Between Halloween and Christmas my husband and I used to bake 200 dozen cutout sugar cookies. You read that right. Every one was painstakingly rolled out, cut, transferred, baked, cooled, frosted, wrapped individually, packed with bubble wrap -- and shipped all over the country to family, friends, and people we did business with.

Every year I used to lose the same 10 or 15 pounds every summer, only to gain them back by Thanksgiving.

One year I wondered if it was the cookies.

My husband said, "Duh."

On a whim I made him a bet -- that I could make it through an entire baking season without partaking, without so much as licking a dab of frosting off my finger. I would only bake the cookies, not wear them on my hips.

The prize? Besides slimmer hips? Aqua massages for my daughter and me.

"You're on," Darrell said.

And you know what? It wasn't that difficult. Some 51 cups of sugar and 102 cups of flour later, it was really no big deal. I'm an all or nothing kind of gal. Stopping at a wad or two of dough would have been excruciating. Not getting started was the secret. I was never even really tempted because the first bite -- or lick -- meant telling Katie there would be no celebrating. I couldn't disappoint her. I had to do this. In doing right by my daughter I did even better by myself.

Not that I didn't fantasize about the cookies. I did. Daily. For two months they were everywhere, and the aroma was overpowering. Every night before I fell asleep there were visions of sugar cookies dancing in my head. I imagined sitting down at the table after I'd won the bet -- on New Year's Day -- with a few of them and a tall glass of ice cold milk. I'd sink my teeth into that first one... and all my troubles would go away.

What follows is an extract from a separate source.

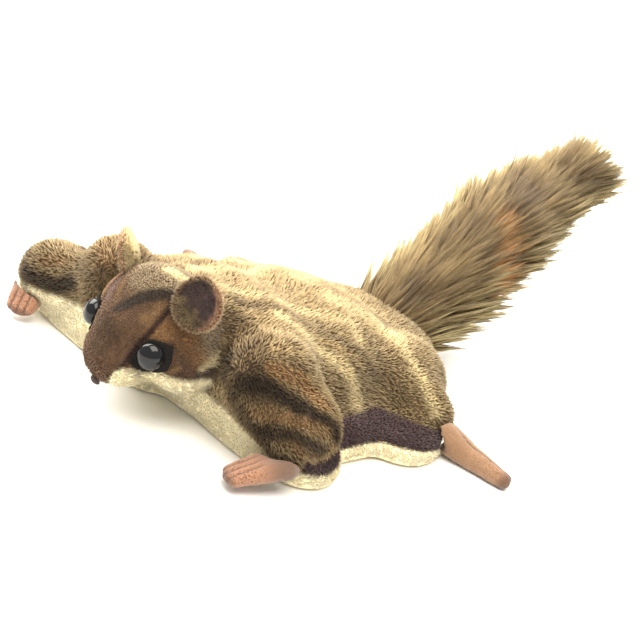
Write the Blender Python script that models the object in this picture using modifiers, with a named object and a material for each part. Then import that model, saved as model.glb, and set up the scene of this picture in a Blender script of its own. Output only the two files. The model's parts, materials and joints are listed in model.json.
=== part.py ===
# A plush toy flying squirrel that lies on its belly with its four limbs spread.
# It faces -Y, its left is +X and up is +Z. The origin is on the floor under the middle of its back.

import math
import random

import bmesh
import bpy
from mathutils import Matrix, Vector

MM = 0.001                  # the sizes below are in millimetres
GAP = 0.3                   # clearance between two pieces that touch
FAR = 400.0                 # reach of a cutter past the toy
FLAT_ANGLE = math.radians(0.4)  # faces closer to one plane than this are joined after a cut

# Stuffed forms of the body: centre, half sizes, and a power from 2 (round) to 6 (boxy)
BODY_FORMS = {
    "shoulders": ((0, -30, 26), (58, 33, 32), 2.6),
    "neck": ((0, -46, 38), (35, 20, 25), 2.2),
    "saddle": ((0, -14, 17), (56, 36, 35), 2.4),
    "back": ((0, 8, 17), (59, 60, 32), 2.4),
    "rump": ((0, 57, 12), (54, 45, 23), 2.2),
    "hip left": ((42, 54, 14), (27, 26, 24), 2.0),
    "hip right": ((-40, 51, 11), (26, 25, 20), 2.0),
    "shoulder left": ((48, -38, 32), (25, 24, 24), 2.0),
    "shoulder right": ((-54, -49, 32), (22, 19, 25.5), 2.0),
    "front pad left": ((47, -33, 6), (46, 22, 14), 2.5),
    "front pad right": ((-48, -42, 6), (48, 25, 14), 4.0),
    "middle pad": ((0, 4, 6), (81, 50, 13), 3.0),
    "rear pad": ((0, 28, 5), (96, 27, 12), 3.0),
}
# Limbs: start and end of each stuffed tube, with its radius there
LIMBS = {
    "foreleg_left": ((50, -37, 26), 23, (72, -39, 22), 21),
    "foreleg_right": ((-68, -50, 22), 17, (-91, -57, 19), 19.5),
    "hindleg_left": ((42, 44, 17), 23, (73, 47, 12), 14),
    "hindleg_right": ((-42, 42, 14), 19, (-76, 46, 12), 14),
}
LIMB_BEADS = 7
BODY_VOXEL = 2.6
BODY_SMOOTHING = 12
BODY_FACES = 2600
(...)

That was the fantasy. The reality? We got the aqua massages. I had a cookie on the first day of the new year. I made a little ceremony out of it. I sat down in front of Darrell and Katie and took that first bite.

And it was good.

But that was it. It was good. And, well, so what?

That surprised me. In one instant I knew what had escaped me until then. Which is, it's just a cookie.

I rolled that around in my head for a long time. It's just a cookie. It's just a donut. It's just another slice of pizza.

I wish that was all there was to it, but being slender is a decision I make moment by moment. Saying no to a cookie takes as much out of me as running four miles. I have to do a sales pitch on myself every time. Because I still want the cookie.

I just don't want it as much. It doesn't have the same power. About 2,400 times I brought a sugar cookie into the world... and 2,400 times I sent it on its way. That's momentum.

I've lost 30 pounds since this experiment several years ago, and I've kept them off. I'm so devoted to my new tradition I spit out my husband's kiss if the sweetness I taste is frosting from a cookie.

Darrell and I used to be known for these cookies. They've made the rounds. Gourmet cooks beg for the recipe, and colleagues promise to keep me in business if I swap "baker" for "radio talk show host." I have thank-you notes for them from the late Helen Gurley Brown, and the great Dave Barry.

The souvenir I treasure the most is the memory of Katie's face when I told her what I'd learned from the experiment: "Food is not the boss of me. I am the boss of food." That's sweet.